6 januari 2015

Rechten ontlenen aan informatie van pensioenuitvoerder

Door Gilyan Parker

Een werknemer mag onder omstandigheden vertrouwen op de informatie over zijn pensioenaanspraken, die de pensioenuitvoerder jaarlijks verstrekt via het UPO (Uniform Pensioen Overzicht).

Van een pensioenuitvoerder mag goede en heldere communicatie over pensioen worden verwacht. Bij de Tweede Kamer ligt nu het wetsvoorstel Pensioencommunicatie met maatregelen ter verbetering van de communicatie vanuit de pensioenuitvoerder naar de deelnemer aan een pensioenregeling. Op dit moment krijgt een deelnemer jaarlijks via het UPO informatie over het opgebouwde pensioen en over de mogelijke aanspraak bij pensionering.

Onjuiste informatie door pensioenfonds PME

Dergelijke informatie ontving ook een medewerker die werkte bij een bedrijf dat was aangesloten bij het bedrijfstakpensioenfonds metaal (PME). Over die UPO had hij nog een paar vragen gesteld. Op 26 juli 2011 deelde PME hem mee dat als hij op zijn 60e met pensioen zou gaan hij tot zijn 65e bijna € 55.000,- bruto ouderdomspensioen zou ontvangen per jaar, en vanaf zijn 65e ruim € 36.000,- bruto per jaar. Op basis hiervan diende de werknemer een half jaar later zijn ontslag in en ging rond zijn 60e met pensioen. Vervolgens hoorde hij enkele maanden later van PME dat hij dan tot zijn 65e maar € 50.000,- bruto per jaar aan ouderdomspensioen zou ontvangen en vanaf zijn 65e slechts een kleine € 25.000,- bruto per jaar.

Pensioenschade

Dat was schrikken voor deze werknemer. Hij sprak het pensioenfonds aan en vorderde schadevergoeding op basis van het verschil tussen het pensioen dat hij dacht te ontvangen op basis van de brief van 26 juli 2011 en de later door PME gecommuniceerde veel lagere bedragen. Hij berekende dit op zo’n twee ton bruto pensioenschade. PME weigerde hem te compenseren en stelde dat de werknemer niet gerechtvaardigd mocht vertrouwen op de hogere pensioenbedragen.
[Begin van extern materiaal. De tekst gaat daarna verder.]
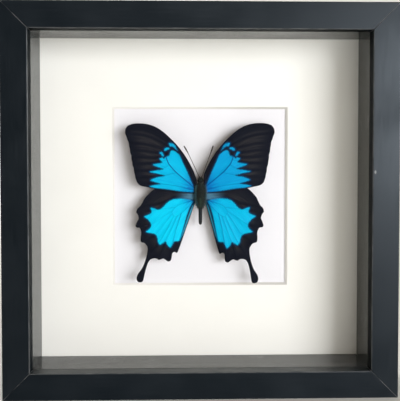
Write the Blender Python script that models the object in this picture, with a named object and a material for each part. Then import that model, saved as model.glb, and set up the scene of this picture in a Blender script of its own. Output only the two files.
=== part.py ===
"""Framed butterfly specimen: a square shadow box frame with one blue swallowtail in it.

Metres, +Z up. The box stands on its bottom rail and its front faces -Y. The origin is
the middle of its footprint. Depths are measured from the front face, and the specimen's
own measures are (out, up): out from the body's axis, up from the middle of the window.
"""

import math

import bmesh
import bpy
from mathutils import Matrix, Vector

MM = 0.001

# Box frame
FRAME_SIDE = 250 * MM
FRAME_DEPTH = 45 * MM
FACE_WIDTH = 17.3 * MM
LIP_DEPTH = 7.5 * MM
LIP_CHAMFER = 0.9 * MM
EDGE_CHAMFER = 0.5 * MM
RAIL_WALL = 9.5 * MM
GAP = 0.3 * MM

# Stack inside the frame, front to back
GLASS_THICKNESS = 2.0 * MM
SPACER_WALL = 7.2 * MM
MAT_DEPTH = 34 * MM
MAT_THICKNESS = 1.5 * MM
MAT_OPENING_WIDTH = 120 * MM
MAT_OPENING_HEIGHT = 122.4 * MM
MAT_OPENING_RISE = 1.2 * MM  # how far its middle sits above the window's
CARD_THICKNESS = 1.2 * MM
BACKBOARD_THICKNESS = 3 * MM

# Steel fittings at the back
TAB_LENGTH = 14 * MM
TAB_WIDTH = 9 * MM
TAB_THICKNESS = 0.5 * MM
TAB_GRIP = 4 * MM
TAB_SPREAD = 60 * MM
HANGER_WIDTH = 34 * MM
HANGER_HEIGHT = 16 * MM
HANGER_THICKNESS = 0.8 * MM
HANGER_DROP = 28 * MM
KEYHOLE_RADIUS = 4 * MM
KEYHOLE_SLOT = 3.6 * MM
RIVET_SPREAD = 12 * MM
RIVET_HEAD = 2.6 * MM
RIVET_SHANK = 1.4 * MM

# Specimen
FOREWING_DEPTH = 27.2 * MM
HINDWING_DEPTH = 28.0 * MM
WING_THICKNESS = 0.4 * MM
WING_RISE = math.radians(2.5)
BODY_DEPTH = 28.2 * MM
BODY_SIDES = 16
BLOCK_WIDTH = 9 * MM
BLOCK_HEIGHT = 13 * MM
BLOCK_CENTRE_UP = 5 * MM
ANTENNA_RADIUS = 0.2 * MM

# Nearest the wings come to the body's axis, in millimetres
WING_ROOT_OUT = 3.6

# Body from head to tail: (up, half width, half depth), in millimetres
BODY_STATIONS = (
    (14.3, 0.6, 0.6), (13.4, 1.7, 1.5), (12.0, 2.1, 1.9), (10.9, 1.7, 1.6),
    (9.6, 2.4, 2.2), (7.5, 3.1, 2.8), (4.5, 3.2, 3.0), (1.0, 3.0, 2.9),
    (-2.0, 2.5, 2.5), (-4.5, 1.8, 2.0), (-8.0, 1.3, 1.6), (-13.0, 1.2, 1.4),
    (-16.2, 0.9, 1.1), (-17.5, 0.4, 0.5),
)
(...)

De werknemer stapte naar de rechter – met succes.

Uitspraken Rechtbank Amsterdam

Volgens de rechtbank mocht de werknemer op grond van artikel 3:35 BW vertrouwen op de informatie van PME in de brief die volgde op de UPO. PME is volgens de kantonrechter “grovelijk” tekort geschoten in de zorgplicht, de informatieplicht, jegens deze deelnemer in de pensioenregeling. PME is daarmee aansprakelijk voor de pensioenschade van deze deelnemer en moet hem in dezelfde positie brengen als die hij gehad zou hebben op basis van de genoemde informatie in de brief van 26 juli 2011. Dit oordeelde de rechtbank op 11 maart 2014 (ECLI:NL:RBAMS:2014:8771). Op 16 december 2014 stelde de kantonrechter het bedrag van de door PME te vergoeden schade vast op ruim € 120.000,- netto, met de vermelding dat eventuele belasting daarover door PME verschuldigd is (ECLI:NL:RBAMS:2014:8770).

Ook vertrouwen op UPO?

De rol van het UPO kwam in deze zaak in die zin aan de orde dat PME had gesteld dat de werknemer geen rechten aan de brief van 26 juli 2011 kon ontlenen omdat hij juist op basis van het UPO had kunnen weten dat hij aanspraak had op een veel lager pensioen. Volgens de kantonrechter bevat een UPO echter geen actuele informatie. Er zijn meerdere rechterlijke uitspraken die inhouden dat een deelnemer geen rechten kan ontlenen aan een (onjuiste) UPO en dat dan een beroep op artikel 3:35 BW niet op gaat. Zo oordeelde in 2014 onder andere het Gerechtshof ’s Hertogenbosch, die daarbij aangaf dat het pensioenreglement en niet zozeer de UPO’s bepalend is voor de vraag op welke pensioenuitkering een deelnemer aanspraak kan maken (ECLI:NL:GHSHE:2014:2997). En een vergelijkbare uitspraak deed de Ktr Haarlem in 2013 (ECLI:NL:RBNHO:2013:CA3804). Dit betekent echter zeker niet dat een deelnemer nooit rechten aan een UPO kan ontlenen. Per individueel geval moet worden bekeken of een deelnemer gerechtvaardigd mag vertrouwen op de informatie van het UPO, en op andere informatie vanuit de pensioenuitvoerder.